Records shown start
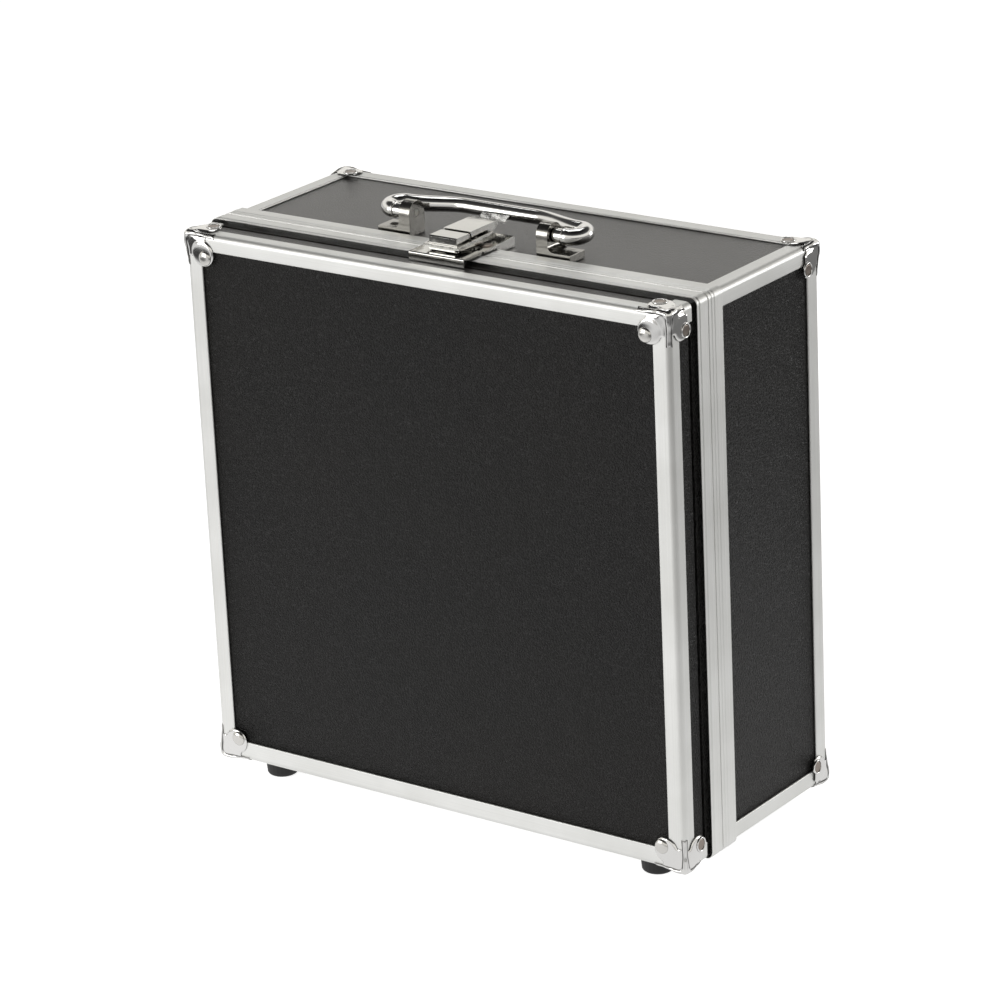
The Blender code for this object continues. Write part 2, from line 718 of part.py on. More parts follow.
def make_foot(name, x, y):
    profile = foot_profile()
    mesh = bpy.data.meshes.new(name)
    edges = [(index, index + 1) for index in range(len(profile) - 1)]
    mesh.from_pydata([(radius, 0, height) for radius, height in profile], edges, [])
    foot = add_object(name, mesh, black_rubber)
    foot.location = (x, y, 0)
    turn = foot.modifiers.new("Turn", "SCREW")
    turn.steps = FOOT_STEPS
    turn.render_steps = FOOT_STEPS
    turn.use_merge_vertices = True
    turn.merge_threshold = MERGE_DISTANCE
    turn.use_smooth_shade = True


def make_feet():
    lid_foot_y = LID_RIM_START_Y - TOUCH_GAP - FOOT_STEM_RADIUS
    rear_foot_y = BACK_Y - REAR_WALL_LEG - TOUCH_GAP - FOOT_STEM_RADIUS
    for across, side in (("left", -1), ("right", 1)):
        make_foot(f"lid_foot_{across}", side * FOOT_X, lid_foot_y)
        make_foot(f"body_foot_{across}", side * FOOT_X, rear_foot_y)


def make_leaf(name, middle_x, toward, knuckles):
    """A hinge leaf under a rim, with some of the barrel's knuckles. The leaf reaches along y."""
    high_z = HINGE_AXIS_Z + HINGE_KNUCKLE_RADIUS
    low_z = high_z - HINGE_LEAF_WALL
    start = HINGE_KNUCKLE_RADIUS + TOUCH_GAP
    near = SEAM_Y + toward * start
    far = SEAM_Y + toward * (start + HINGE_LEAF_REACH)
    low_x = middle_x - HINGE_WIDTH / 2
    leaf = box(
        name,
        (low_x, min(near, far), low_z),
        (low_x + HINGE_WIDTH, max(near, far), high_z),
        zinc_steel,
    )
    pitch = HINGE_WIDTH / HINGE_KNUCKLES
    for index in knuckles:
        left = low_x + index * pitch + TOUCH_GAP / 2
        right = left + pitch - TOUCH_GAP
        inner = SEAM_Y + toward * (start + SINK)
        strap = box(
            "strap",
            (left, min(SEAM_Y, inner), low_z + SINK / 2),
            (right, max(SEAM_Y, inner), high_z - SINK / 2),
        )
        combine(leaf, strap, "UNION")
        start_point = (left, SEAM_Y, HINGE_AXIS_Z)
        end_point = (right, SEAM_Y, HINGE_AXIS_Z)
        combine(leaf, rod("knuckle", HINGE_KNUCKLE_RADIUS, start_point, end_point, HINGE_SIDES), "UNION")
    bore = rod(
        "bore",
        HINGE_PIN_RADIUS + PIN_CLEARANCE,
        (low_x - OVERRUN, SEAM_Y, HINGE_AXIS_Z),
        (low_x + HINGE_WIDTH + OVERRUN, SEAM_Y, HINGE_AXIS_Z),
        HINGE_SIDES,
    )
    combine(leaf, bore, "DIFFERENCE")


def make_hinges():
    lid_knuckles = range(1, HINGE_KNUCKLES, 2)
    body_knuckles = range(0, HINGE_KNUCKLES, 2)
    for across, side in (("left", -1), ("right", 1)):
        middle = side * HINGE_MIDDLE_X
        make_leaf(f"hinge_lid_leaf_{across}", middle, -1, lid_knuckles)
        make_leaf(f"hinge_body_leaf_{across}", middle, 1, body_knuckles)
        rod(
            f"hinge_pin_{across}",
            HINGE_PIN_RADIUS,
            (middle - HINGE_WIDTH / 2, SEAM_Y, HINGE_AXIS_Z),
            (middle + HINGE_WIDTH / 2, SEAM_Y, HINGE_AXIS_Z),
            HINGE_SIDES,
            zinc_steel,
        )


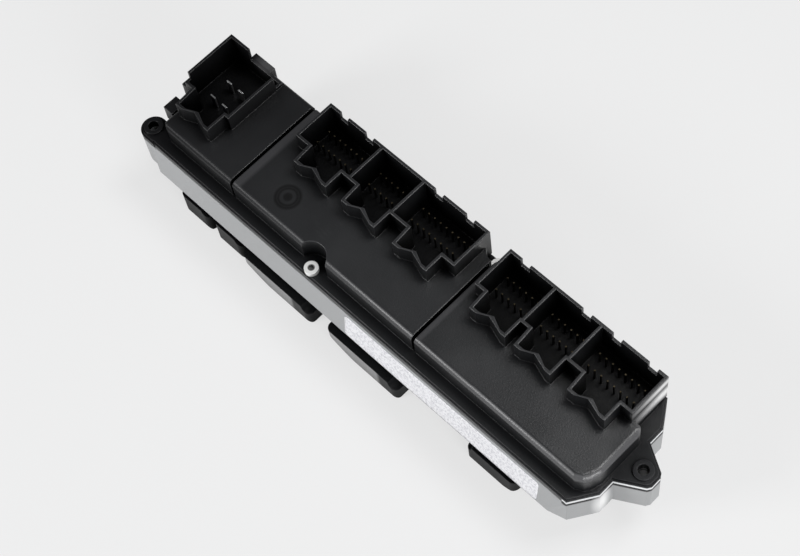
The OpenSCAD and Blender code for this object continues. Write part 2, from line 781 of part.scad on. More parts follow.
Records shown end
▶ _Challenge_:
Lines from the beginning of the data above through the line containing "side * FOOT_X, rear_foot_y)" are to be returned exactly, and no others.

▶ _Answer to the exercise_:
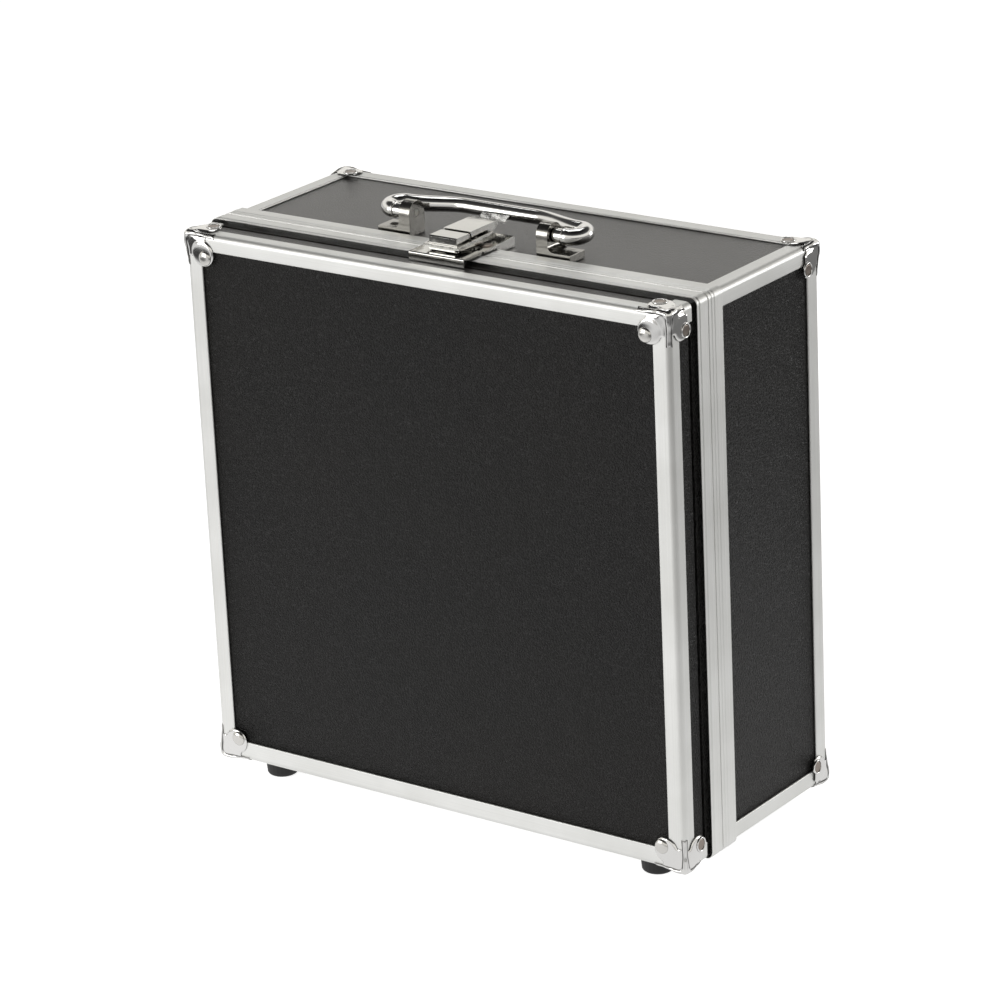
The Blender code for this object continues. Write part 2, from line 718 of part.py on. More parts follow.
def make_foot(name, x, y):
    profile = foot_profile()
    mesh = bpy.data.meshes.new(name)
    edges = [(index, index + 1) for index in range(len(profile) - 1)]
    mesh.from_pydata([(radius, 0, height) for radius, height in profile], edges, [])
    foot = add_object(name, mesh, black_rubber)
    foot.location = (x, y, 0)
    turn = foot.modifiers.new("Turn", "SCREW")
    turn.steps = FOOT_STEPS
    turn.render_steps = FOOT_STEPS
    turn.use_merge_vertices = True
    turn.merge_threshold = MERGE_DISTANCE
    turn.use_smooth_shade = True


def make_feet():
    lid_foot_y = LID_RIM_START_Y - TOUCH_GAP - FOOT_STEM_RADIUS
    rear_foot_y = BACK_Y - REAR_WALL_LEG - TOUCH_GAP - FOOT_STEM_RADIUS
    for across, side in (("left", -1), ("right", 1)):
        make_foot(f"lid_foot_{across}", side * FOOT_X, lid_foot_y)
        make_foot(f"body_foot_{across}", side * FOOT_X, rear_foot_y)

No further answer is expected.